DOES IT HOLD UP: People, c’mon. Disney bought Marvel, but while you whine about their child-friendly image effecting everything, you’re forgetting that, indeed, Disney can also be very, very badass. They won’t put the “Disney” name on it (this movie is produced through Amblin Entertainment and Touchstone Pictures, which are owned by Disney), but they’ll definitely bring the noise (like in the aforementioned Kingdom Hearts).

This movie is a delight. Fun, frantic, hilarious, and intriguing, Who Framed Roger Rabbit exploits the 1947 time-period with seamless interaction with animated figures so perfectly, there are hardly, if any, awkward moments. It’s the richness of Chinatown with heart of Disney cartoons and the funness of Looney Tunes (and a bit of Tex Avery—but all cartoons have a bit of Avery).

Private eye Eddie Valiant is tasked with taking “risqué” pictures of Roger Rabbit’s wife and Marvin Acme, owner of Toontown. The paddie-cake photos cause Roger to lose it and, suddenly, Acme is dead. People all over town blame Roger for the murder, and it’s up to a reluctant Eddie to return to the world of toon-crime solving to clear Roger’s name.

Why is Eddie so reluctant? A toon killed his brother. Pretty harsh, I know, but the movie spares no expense in this regard. If you ever saw Chinatown or LA Confidential, you may have an understanding of this moment in American history, of the power of the paparazzi and stardom, of studio control and the relationship of this to the public, private, and government sectors.

I included this clip specifically for 7:30 – 8:30, one of the best, heartwarming, and underrated tracking shots in film history. Zemeckis shows an incredible amount of control in this film, maintaining the perfect blend of wackiness and seriousness; no scene is awkward or out-of-place (like numerous moments in Space Jam), and we as viewers are easily brought into this parallel world of cartoon stardom and the seedy underbelly of the Hollywood that controls them.

I especially love the attention to the details. Along with the costume and set designs, little bits here and there jump out, like the general lack of concern for Eddie’s drinking problem (there’s no AA in 1947; no one cares, and they even have a few jokes at his expense). All complemented by a powerful score by Alan Silvestri and the incredible hard work by the animators and the special effects crew, there’s very, very little to hate about this movie.

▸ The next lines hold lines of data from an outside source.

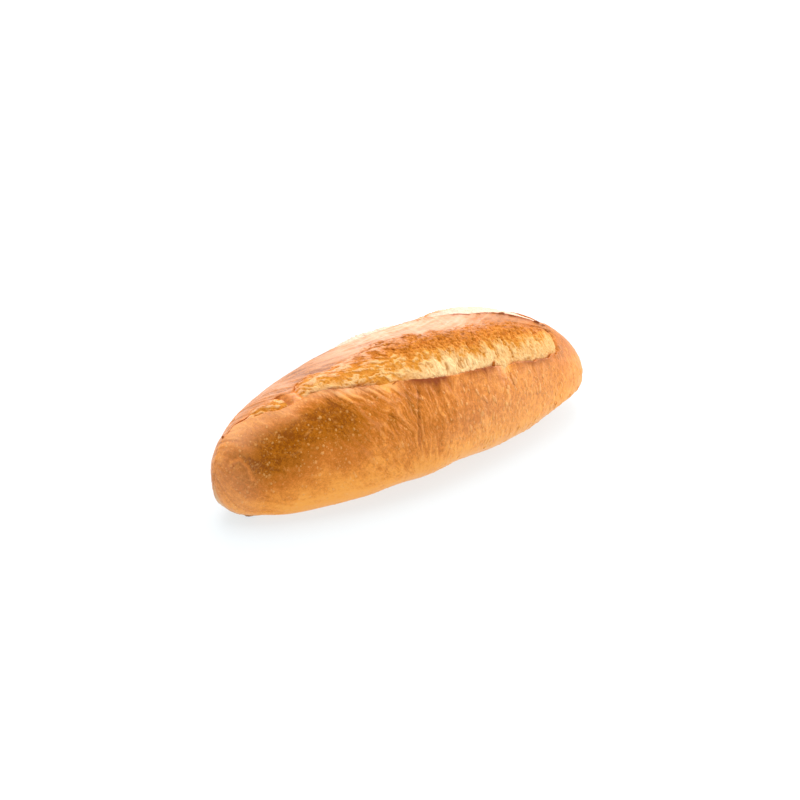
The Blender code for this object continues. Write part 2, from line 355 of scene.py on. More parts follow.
# The crust: the skin of the loaf
skin = {
    "rings": 560,
    "lumps": 0.0003,
    # wrinkles of the near wall: width along x, length down the wall, depth
    "wrinkles": ((0.003, 0.011, 0.00048), (0.0017, 0.006, 0.00028)),
    # stretch lines of the strip: length along x, width, depth
    "stretchLines": ((0.022, 0.003, 0.00032), (0.01, 0.0016, 0.0002), (0.006, 0.001, 0.00012)),
    "pits": 0.00007,
    "firmHeights": (0.0006, 0.0045),  # the relief sets in between these heights above the sole
    "lipRise": 0.0012,
    "lipFade": 0.0055,
    "lipOverhang": 0.0006,
    # numbers of columns on the wall, in both trenches, on the strip and beyond the far cut
    "columns": (70, (8, 7), 32, 36),
    "farGather": 1.1,
    "lipStep": 0.00018,  # between the columns at a lip
    "beforeLip": 0.0006,
    # columns at a lip and at the torn edge behind the trench: steps from it, drop, shift
    "lipColumns": ((-1, 0, 0), (0, 0.0008, 0.0001), (1, 0.002, -0.0012)),
    "edgeColumns": ((-1, 0.0022, 0.001), (0, 0.0007, 0), (1, 0.0003, 0)),
    "trench": 0.0042,
    # along x, as (middle, amount, reach): tongues of crust that still join the crumb over the near lip,
    # how dark the lip's edge burnt in its blunt and slim halves, and the scorched places beside it
    "tongues": ((-0.035, 1, 0.0055), (0.0375, 1, 0.005)),
    "burntBlunt": ((-0.014, 1, 0.01), (0.0145, 0.6, 0.005), (0.025, 0.5, 0.0045), (0.058, 0.42, 0.018)),
    "burntSlim": ((-0.062, 0.65, 0.005), (-0.046, 0.6, 0.004), (-0.08, 0.35, 0.008)),
    "scorched": ((-0.013, 1, 0.012), (0.0245, 0.55, 0.006), (0.06, 0.22, 0.018)),
    # grooves in the near wall: points (x, z), half width, depth
    "folds": (
        (((-0.021, 0.056), (-0.0238, 0.0509), (-0.0264, 0.0433), (-0.0284, 0.0316)), 0.0007, 0.00085),
        (((-0.028, 0.0562), (-0.0284, 0.0527), (-0.0288, 0.0489)), 0.0013, 0.00055),
        (((-0.0486, 0.0534), (-0.0478, 0.0508), (-0.047, 0.0475)), 0.0005, 0.0002),
        (((-0.0396, 0.0497), (-0.037, 0.0464), (-0.0336, 0.0412)), 0.0005, 0.0003),
        (((-0.042, 0.0478), (-0.0398, 0.0427), (-0.0388, 0.0373)), 0.0005, 0.00024),
        (((-0.0342, 0.0589), (-0.0378, 0.0546), (-0.0406, 0.0512)), 0.0006, 0.00022),
        # a raised strand that runs down from the first tongue
        (((-0.0365, 0.059), (-0.0395, 0.055), (-0.044, 0.0484), (-0.0476, 0.0368)), 0.0013, -0.0004),
    ),
    # the dark belly, and the lighter strand above it that is partly paler crust and partly a painted
    # highlight: points (x, z), reach
    "belly": (((-0.067, 0.0545), (-0.076, 0.054), (-0.087, 0.05), (-0.095, 0.044), (-0.102, 0.037)),
              0.0128),
    "tipLight": (((-0.086, 0.059), (-0.094, 0.057), (-0.1014, 0.053), (-0.109, 0.048)), 0.0046),
    # a raised hook at the slim tip: points, half width, height
    "tipHook": (((-0.1148, -0.0005, 0.0335), (-0.1144, -0.0014, 0.0365), (-0.1114, -0.0044, 0.038),
                 (-0.1094, -0.0078, 0.0345), (-0.1084, -0.0098, 0.028)), 0.0008, 0.00045),
}


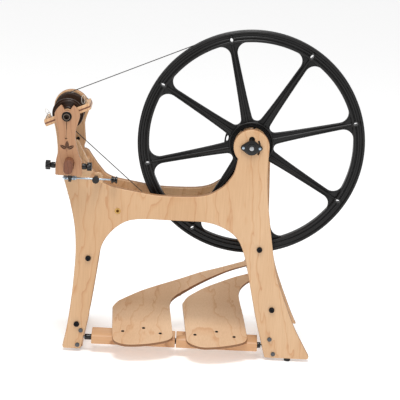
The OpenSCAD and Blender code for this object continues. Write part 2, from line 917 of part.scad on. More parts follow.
place() front_panel();
place() rear_panel();
place() foot_boards();
place() spacer_dowels();
place() panel_screws();
place() foot_bolts();
place() rubber_feet();
place() accessory_insert();
place() axle_bearing_front();
place() axle_bearing_rear();
place() bearing_screws();
place() treadle_pivot_rod();
place() pivot_bushes();
place() trunnion_block();
place() tension_trunnion();
place() slide_rails();
place() drive_band();
place() wheel_rim();
place() wheel_spokes();
place() wheel_hub();
place() axle();
place() crank_webs();
place() crank_pins();
place() footman_strap_left();
place() footman_rod_left();
place() footman_strap_right();
place() footman_rod_right();
place() treadle_bar_left();
place() treadle_plate_left();
place() treadle_screws_left();
place() treadle_stud_left();
place() treadle_bar_right();
place() treadle_plate_right();
place() treadle_screws_right();
place() treadle_stud_right();
place() head_block();
place() rear_maiden();
place() maiden_bar();
place() flyer_bearing();
place() maiden_screws();
place() tension_post();
place() front_maiden();
place() orifice_bearing();
place() lock_knob_left();
place() lock_knob_right();
place() tension_rod();
place() rod_collars();
place() tension_knob();
place() flyer_yoke();
place() flyer_hooks();
place() orifice_tube();
place() flyer_shaft();
place() whorl();
place() bobbin();
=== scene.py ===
"""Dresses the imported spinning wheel: satin plywood, a moulded drive wheel and a small flyer head.

Shapes are drawn in millimetres about the axle and the front panel's face, and are set in metres on
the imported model's own frame when they are finished.
"""

import json
import logging
import math
from collections.abc import Callable, Sequence
from dataclasses import dataclass, field
from enum import Enum

import bmesh
import bpy
from mathutils import Matrix, Vector
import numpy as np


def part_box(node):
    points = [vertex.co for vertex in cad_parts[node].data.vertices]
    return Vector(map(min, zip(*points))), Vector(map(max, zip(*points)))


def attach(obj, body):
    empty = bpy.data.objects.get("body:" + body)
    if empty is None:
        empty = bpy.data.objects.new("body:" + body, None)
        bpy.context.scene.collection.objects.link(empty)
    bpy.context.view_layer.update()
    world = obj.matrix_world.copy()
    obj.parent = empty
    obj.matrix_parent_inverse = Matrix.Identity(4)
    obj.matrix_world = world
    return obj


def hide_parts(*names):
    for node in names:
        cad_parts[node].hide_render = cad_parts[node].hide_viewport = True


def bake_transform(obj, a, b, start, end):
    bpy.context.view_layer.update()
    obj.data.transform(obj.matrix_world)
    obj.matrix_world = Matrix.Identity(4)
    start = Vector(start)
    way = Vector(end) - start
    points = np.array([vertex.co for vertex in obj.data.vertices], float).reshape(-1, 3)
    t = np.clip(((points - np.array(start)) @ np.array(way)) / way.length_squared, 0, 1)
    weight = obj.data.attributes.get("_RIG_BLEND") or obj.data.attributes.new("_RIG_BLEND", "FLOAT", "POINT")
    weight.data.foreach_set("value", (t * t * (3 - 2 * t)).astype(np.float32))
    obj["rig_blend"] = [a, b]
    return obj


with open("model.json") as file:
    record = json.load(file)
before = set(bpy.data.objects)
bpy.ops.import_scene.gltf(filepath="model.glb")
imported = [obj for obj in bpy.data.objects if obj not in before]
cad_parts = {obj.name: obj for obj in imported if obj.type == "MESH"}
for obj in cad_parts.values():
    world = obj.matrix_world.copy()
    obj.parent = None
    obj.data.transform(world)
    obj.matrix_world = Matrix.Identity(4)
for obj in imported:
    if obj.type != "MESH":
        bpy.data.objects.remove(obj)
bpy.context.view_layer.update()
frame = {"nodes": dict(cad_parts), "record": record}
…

And speaking of the animators: of course, I can’t do a review of this movie without noting the amazing cartoon characters themselves. It’s a grab-bag of classic characters, both minor and major, and audience members will have a blast just pointing out every one they remember. But no one character seems forced in any scene; they fit like a glove, and the fact that the humans and toons interact comfortably, as if it was always like this, really gives this world and, consequently, the movie, it’s heart.

Of course, the most iconic of the characters appear, and they indeed steal the show:

“They never get to finish the act!”

“Ya, you could get killed!” Cue Mickey’s laugh.

If I had to choose some flaws in this movie, I would say that the actual mystery here isn’t really all that complex. In fact, it’s kind of simple, and the actual resolution hardly takes any time. But the moments that Who Framed Roger Rabbit does include are special and hilarious, and rather inspiring. I could imagine that the legal considerations was a nightmare (in fact, Popeye and Felix were to appear but the rights weren’t secured in time), but when a director has the passion and vision to prevail through the odds and bring about a spectacularly enjoyable crossover of such epic proportions, you know you have something special on your hands. (Watch the movie on Youtube to find out whodunit, although, the real culprit is obvious – and yet, the twist behind it may not be as much.)

IN A NUTSHELL: I once irritated my ex when we watched this movie together by quoting lines before they were actually spoken. With such an infinitely quotable script, how can you not? If there’s anything you can take from this movie, is that deserves a serious amount of respect (there were no CGI or computer-use whatsoever). But it’s a wonder and a treat: parents, at the very least in the midst of your over-protectiveness, let your children see this.